The logic in this function is based on "A generalized LSTM-like training algorithm for second-order recurrent neural networks" See: http://www.overcomplete.net/papers/nn2012.pdf
func (*Neuron) ConnectionForNeuron ¶
func (n *Neuron) ConnectionForNeuron(target *Neuron) *Connection
ConnectionForNeuron returns the connection between the two neurons or nil if there is no connection.
func (*Neuron) Gate ¶
func (n *Neuron) Gate(conn *Connection)
func (*Neuron) Project ¶
func (n *Neuron) Project(targetNeuron *Neuron, weight *float64) *Connection
func (*Neuron) Propagate ¶
Propagate an error through this neuron. 'rate' is the learning rate for this neuron, target is set if this neuron forms part of an output layer, otherwise is nil.

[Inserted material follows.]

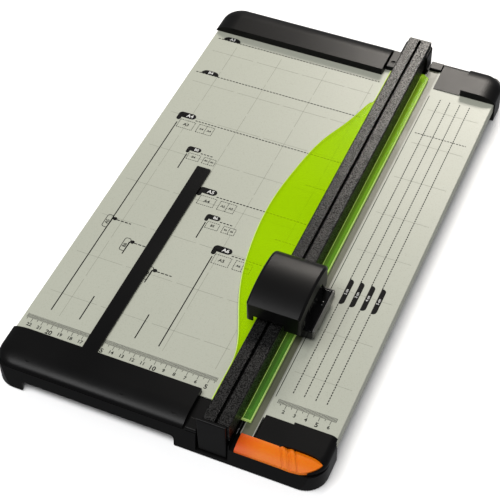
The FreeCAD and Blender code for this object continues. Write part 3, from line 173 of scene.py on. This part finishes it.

The logic in this function is based on "A generalized LSTM-like training algorithm for second-order recurrent neural networks" See: http://www.overcomplete.net/papers/nn2012.pdf
type SquashRelu ¶
type SquashRelu struct{}
SquashRelu implements the ReLU activation function, which is not subject to the Vanishing Gradient problem . https://en.wikipedia.org/wiki/Rectifier_(neural_networks)
type Squasher ¶
type Squasher interface { // Squash an input x into a suitable output. If 'derivate' is true, the derivative should // be returned. Squash(x float64, derivate bool) float64 }
Squasher implements a squashing function which can be used as an activation function. Squashing functions modify inputs allowing neurons to model non-linear relationships. This typically involves clamping/bounding the output at one or both ends.
These functions can be very sensitive to the weights which are applied to them which can make training difficult because you need to discover the precise weightings which will squash the input in the way you want. Some functions can exacerbate the Vanishing Gradient problem.
Common squash functions are already implemented.